begin
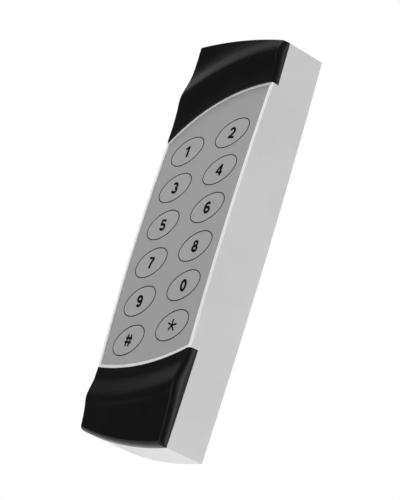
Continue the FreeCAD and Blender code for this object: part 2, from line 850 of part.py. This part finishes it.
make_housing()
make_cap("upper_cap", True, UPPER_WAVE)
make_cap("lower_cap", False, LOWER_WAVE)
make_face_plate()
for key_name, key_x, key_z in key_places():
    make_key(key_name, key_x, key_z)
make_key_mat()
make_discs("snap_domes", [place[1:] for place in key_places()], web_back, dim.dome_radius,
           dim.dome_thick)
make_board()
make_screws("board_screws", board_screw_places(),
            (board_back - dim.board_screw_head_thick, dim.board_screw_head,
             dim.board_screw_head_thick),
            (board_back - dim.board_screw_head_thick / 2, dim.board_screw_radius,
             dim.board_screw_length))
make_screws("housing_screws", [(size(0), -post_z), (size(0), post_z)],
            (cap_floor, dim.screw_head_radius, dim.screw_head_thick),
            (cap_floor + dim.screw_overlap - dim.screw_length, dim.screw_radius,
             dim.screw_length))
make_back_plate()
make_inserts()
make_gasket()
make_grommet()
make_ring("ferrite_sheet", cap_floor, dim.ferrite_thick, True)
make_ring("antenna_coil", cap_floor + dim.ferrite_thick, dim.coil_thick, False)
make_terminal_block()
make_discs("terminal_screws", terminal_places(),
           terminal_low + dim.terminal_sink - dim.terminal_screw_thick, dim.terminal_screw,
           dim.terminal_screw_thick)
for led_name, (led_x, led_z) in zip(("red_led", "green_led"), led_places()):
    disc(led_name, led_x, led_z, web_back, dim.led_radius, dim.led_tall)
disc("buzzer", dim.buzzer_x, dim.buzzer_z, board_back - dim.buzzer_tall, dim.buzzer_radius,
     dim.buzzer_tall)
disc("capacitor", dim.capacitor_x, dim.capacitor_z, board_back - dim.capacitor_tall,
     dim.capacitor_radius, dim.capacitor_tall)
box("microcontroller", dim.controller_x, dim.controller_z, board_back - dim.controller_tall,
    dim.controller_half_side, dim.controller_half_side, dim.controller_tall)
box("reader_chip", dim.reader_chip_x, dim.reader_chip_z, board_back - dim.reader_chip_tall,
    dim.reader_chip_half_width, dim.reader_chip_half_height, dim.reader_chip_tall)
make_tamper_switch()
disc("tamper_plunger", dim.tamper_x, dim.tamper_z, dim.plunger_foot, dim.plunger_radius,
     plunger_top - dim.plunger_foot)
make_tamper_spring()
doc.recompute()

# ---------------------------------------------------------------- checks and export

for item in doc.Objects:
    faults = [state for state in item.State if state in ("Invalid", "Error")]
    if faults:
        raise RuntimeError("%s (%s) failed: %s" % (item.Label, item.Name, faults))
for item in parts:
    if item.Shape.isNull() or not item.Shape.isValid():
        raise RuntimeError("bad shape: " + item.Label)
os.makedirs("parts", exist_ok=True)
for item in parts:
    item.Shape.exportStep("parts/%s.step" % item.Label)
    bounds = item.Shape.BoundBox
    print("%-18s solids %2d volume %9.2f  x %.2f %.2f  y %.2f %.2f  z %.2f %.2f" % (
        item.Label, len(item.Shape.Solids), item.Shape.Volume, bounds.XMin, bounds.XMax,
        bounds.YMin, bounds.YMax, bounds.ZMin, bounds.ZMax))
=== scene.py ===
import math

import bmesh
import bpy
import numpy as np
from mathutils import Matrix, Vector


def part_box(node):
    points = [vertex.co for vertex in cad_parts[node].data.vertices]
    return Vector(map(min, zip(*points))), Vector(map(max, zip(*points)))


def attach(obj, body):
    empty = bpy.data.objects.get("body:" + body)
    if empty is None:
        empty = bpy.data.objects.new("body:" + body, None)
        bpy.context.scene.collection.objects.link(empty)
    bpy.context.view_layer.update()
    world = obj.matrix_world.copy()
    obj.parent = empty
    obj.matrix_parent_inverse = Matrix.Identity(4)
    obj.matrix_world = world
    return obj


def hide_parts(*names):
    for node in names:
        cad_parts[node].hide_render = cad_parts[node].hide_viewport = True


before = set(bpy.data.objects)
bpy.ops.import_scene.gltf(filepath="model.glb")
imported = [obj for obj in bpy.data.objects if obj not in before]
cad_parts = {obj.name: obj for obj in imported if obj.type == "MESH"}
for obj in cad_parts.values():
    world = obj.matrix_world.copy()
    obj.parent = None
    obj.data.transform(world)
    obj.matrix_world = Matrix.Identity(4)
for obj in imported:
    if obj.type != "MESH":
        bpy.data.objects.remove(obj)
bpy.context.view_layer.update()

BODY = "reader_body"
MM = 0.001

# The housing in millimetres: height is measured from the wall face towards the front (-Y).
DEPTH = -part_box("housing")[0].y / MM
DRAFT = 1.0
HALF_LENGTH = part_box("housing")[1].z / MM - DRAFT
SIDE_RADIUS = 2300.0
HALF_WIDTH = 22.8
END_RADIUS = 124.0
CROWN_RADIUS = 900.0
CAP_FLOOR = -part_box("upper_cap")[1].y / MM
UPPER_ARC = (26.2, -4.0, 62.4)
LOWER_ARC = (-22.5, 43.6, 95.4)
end
Take the line containing "doc.recompute()" and the line containing "imported = [obj". Write out both and all lines between, exactly, and nothing more.

doc.recompute()

# ---------------------------------------------------------------- checks and export

for item in doc.Objects:
    faults = [state for state in item.State if state in ("Invalid", "Error")]
    if faults:
        raise RuntimeError("%s (%s) failed: %s" % (item.Label, item.Name, faults))
for item in parts:
    if item.Shape.isNull() or not item.Shape.isValid():
        raise RuntimeError("bad shape: " + item.Label)
os.makedirs("parts", exist_ok=True)
for item in parts:
    item.Shape.exportStep("parts/%s.step" % item.Label)
    bounds = item.Shape.BoundBox
    print("%-18s solids %2d volume %9.2f  x %.2f %.2f  y %.2f %.2f  z %.2f %.2f" % (
        item.Label, len(item.Shape.Solids), item.Shape.Volume, bounds.XMin, bounds.XMax,
        bounds.YMin, bounds.YMax, bounds.ZMin, bounds.ZMax))
=== scene.py ===
import math

import bmesh
import bpy
import numpy as np
from mathutils import Matrix, Vector


def part_box(node):
    points = [vertex.co for vertex in cad_parts[node].data.vertices]
    return Vector(map(min, zip(*points))), Vector(map(max, zip(*points)))


def attach(obj, body):
    empty = bpy.data.objects.get("body:" + body)
    if empty is None:
        empty = bpy.data.objects.new("body:" + body, None)
        bpy.context.scene.collection.objects.link(empty)
    bpy.context.view_layer.update()
    world = obj.matrix_world.copy()
    obj.parent = empty
    obj.matrix_parent_inverse = Matrix.Identity(4)
    obj.matrix_world = world
    return obj


def hide_parts(*names):
    for node in names:
        cad_parts[node].hide_render = cad_parts[node].hide_viewport = True


before = set(bpy.data.objects)
bpy.ops.import_scene.gltf(filepath="model.glb")
imported = [obj for obj in bpy.data.objects if obj not in before]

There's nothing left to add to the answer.